I kinda pride myself as pretty knowledgable with aircraft, but I have a question to ask.
On TV the showed fotage of BUFFs taking off for areas “unknown”. I noticed when the take off and start to climb, the nose of the aircraft appeard to actually almost be level with the horizon… if not lower. The tail really looked higher than the front of the aircraft and it was climbing.
Do they have some funky flaps that enable it to do this? I’ve never, ever seen any other aircraft appear to be pitched “down” when climbing.
I’m pretty sure that the appearance that the nose was down is an optical illusion. We expect to see planes “nose up” into the sky. When loaded, however, the BUFF has the climb rate of a large stone, a wingless large stone. It maintains a nearly nose-level attitude as it climbs, and that appears as nose down. A plane in level flight, filmed from below its quarter (4-5 o’clock low or 7-8 o’clock low) will always seem to be pointing down.) Find a photo of a Blue Angel or Thunderbird doing a grandstand fly-by. If the photo was taken from the tarmac, the plane will be slightly nose-down. The films/videos of the B-52 are undergoing the same effect.
I think I saw the same film you did, TomnDeb. I’ll throw out another explanation, which is speculation based only upon some comments made by an engineer who once worked for Boeing (teaching an aircraft design course I was taking).

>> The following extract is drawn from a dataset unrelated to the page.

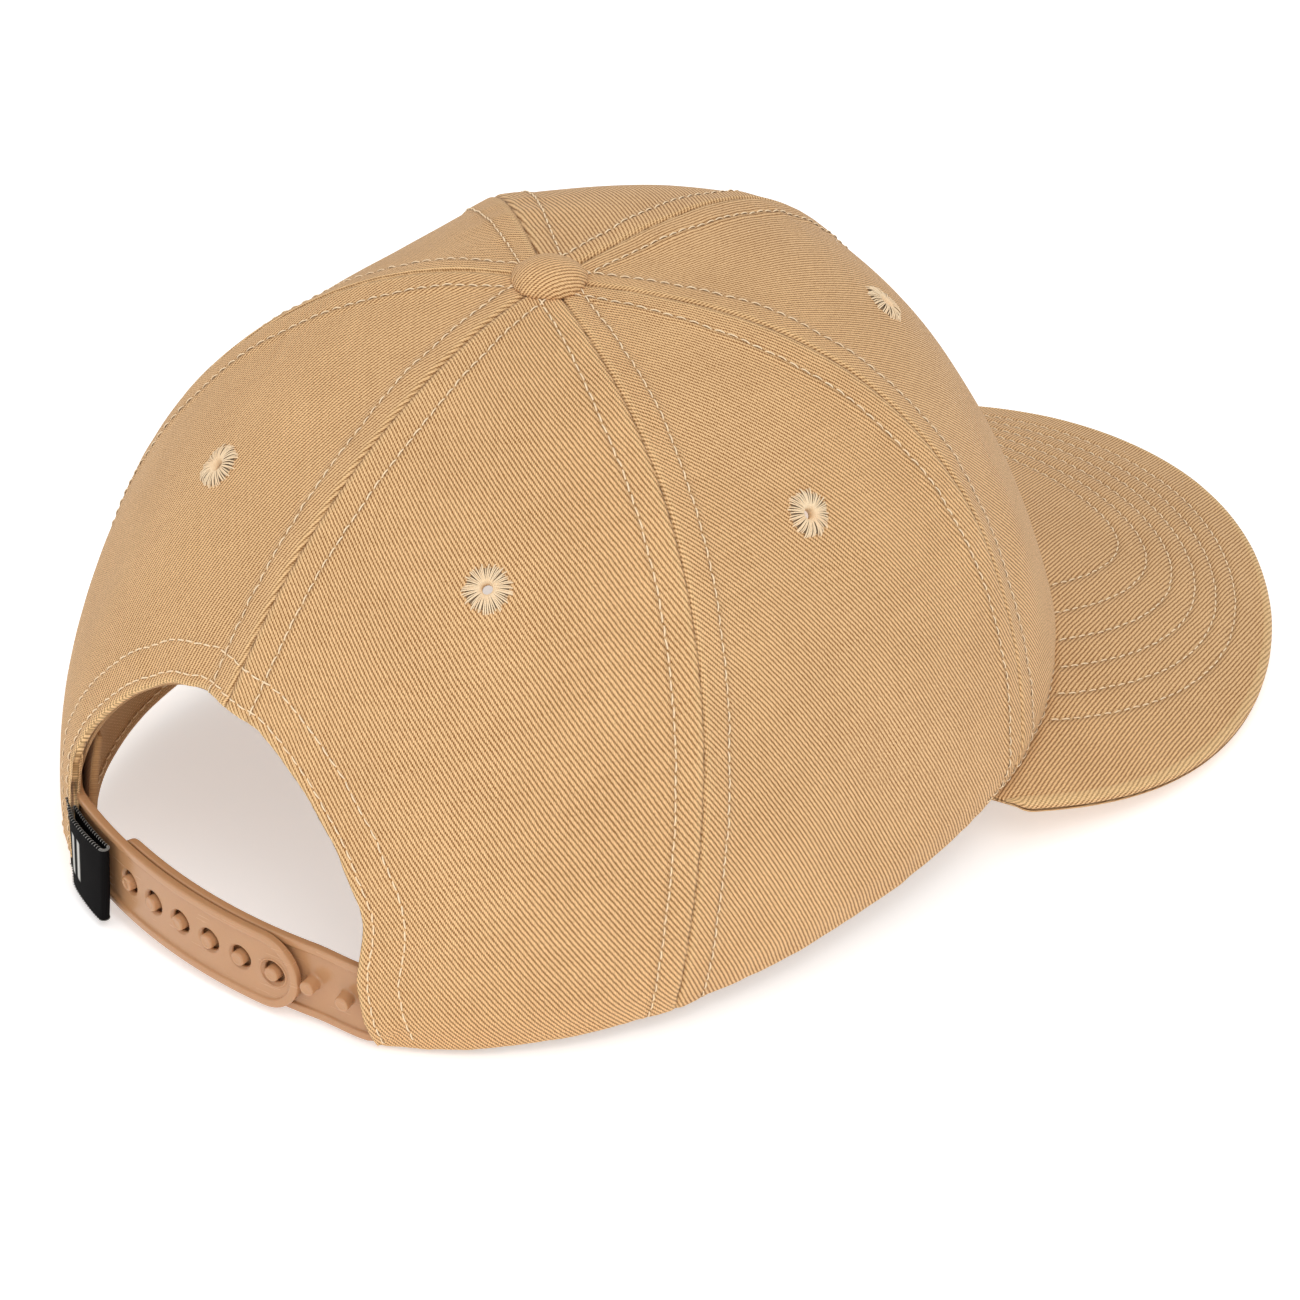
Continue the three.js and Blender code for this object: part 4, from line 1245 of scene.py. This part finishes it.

The B-52 has an unusually long distance between the front and rear fuselage-mounted landing gear. Take a look here, I think this one is landing. This is probably to accomodate the bomb bay. This means that it would have trouble rotating its nose up during take-off (it would take a large moment about those rear wheels, still on the ground). If you can’t get the nose up, you can’t get angle of attack on the wing, and you can’t get off the ground. One way to solve this problem would be to mount the wing on the fuselage with an unusually large angle of incidence (that is, the wing is cocked leading edge up) as compared to other aircraft. This allows you to get angle of attack without rotating the airplane very much.
The side-effect of this would be that, compared to other aircraft, you’d be able to get off the ground and climb out with the nose pointed lower that ususal, and probably (at light weights) even down somewhat.
Kelly is right the wing are mounted with the leading edge higher than the trailing edge. This results in the BUFF’s ability to climb in a nose down position. This allows the aircraft to land with all ten wheels (nose, main and wingtip) hitting the ground at the same time. It also allows them to take off without having to rotate the nose up. Rotating would not be possible with a full bomb load.
This is a better view of how the wings are mounted to the fuselage.
If they’re taking pictures of a single bomber alone in broad daylight, over what appears to be a uninhabited mountainous country, I’d guess it was Testrangeistan.
Am I the only one that thinks it a great achievement that something so ungainly and unflightworthy in appearance makes it off the ground on a regular basis?
Perhaps it’s worth repeating this FOAF story. A friend’s engineer friend was working for an outdoor air museum (Ohio?) which was going to place a complete B-52. This fellow’s job was to make sure the plane was well secured in case of high winds. As a result he had to calculate the unloaded flight characteristics of the plane. To everyone’s astonishment, they discovered that an empty B-52 had an unloaded take-off speed below 80 miles per hour–low enough that it was in danger of lifting off in extremely high winds, if not anchored to the ground.
Don’t know if it’s true or not, but this might be a good place to debunk that story.
Thought I might find an answer to the unloaded B-52 take-off speed UL in some of my Air Force Museum books (the Museum is located at Wright Patterson AFB in Ohio), but no dice. I do know that the Museum’s lone B-52 is part of a permanent indoor display. Don’t know if or how long it was kept outdoors before moving it inside.
It reminded, however, that the first B-52 flew in 1952 (they became operational in 1955). Fifty years this thing’s been flying! The last ones were produced in 1963 so even the ‘newest’ B-52 is almost forty years old! That’s the sort of lifespan you expect from steel armored ships, not precision flying machines.
This sounds about right. I had a friend who was a crew member on a BUFF and i think he said that that they landed at about 95 mph air speed. My memory is a little fuzzy on the exact speed but it sounded slow to me as well.
There’s a “.” in that line. Two seperate thoughts, not necessarily linked. Also, please note that the mountains in the background are thouroughly covered in snow. I can’t think of any areas in Iraq that got the “treatment” from a B-52 tha would be that snowy. It’s likely Nevada, or some other US bombing range.
You like that, huh? The Air Force plans to keep them in service until 2040. The oldest ones will be almost 80 years old, and may by then be crewed by the great grandchildren of their original crews.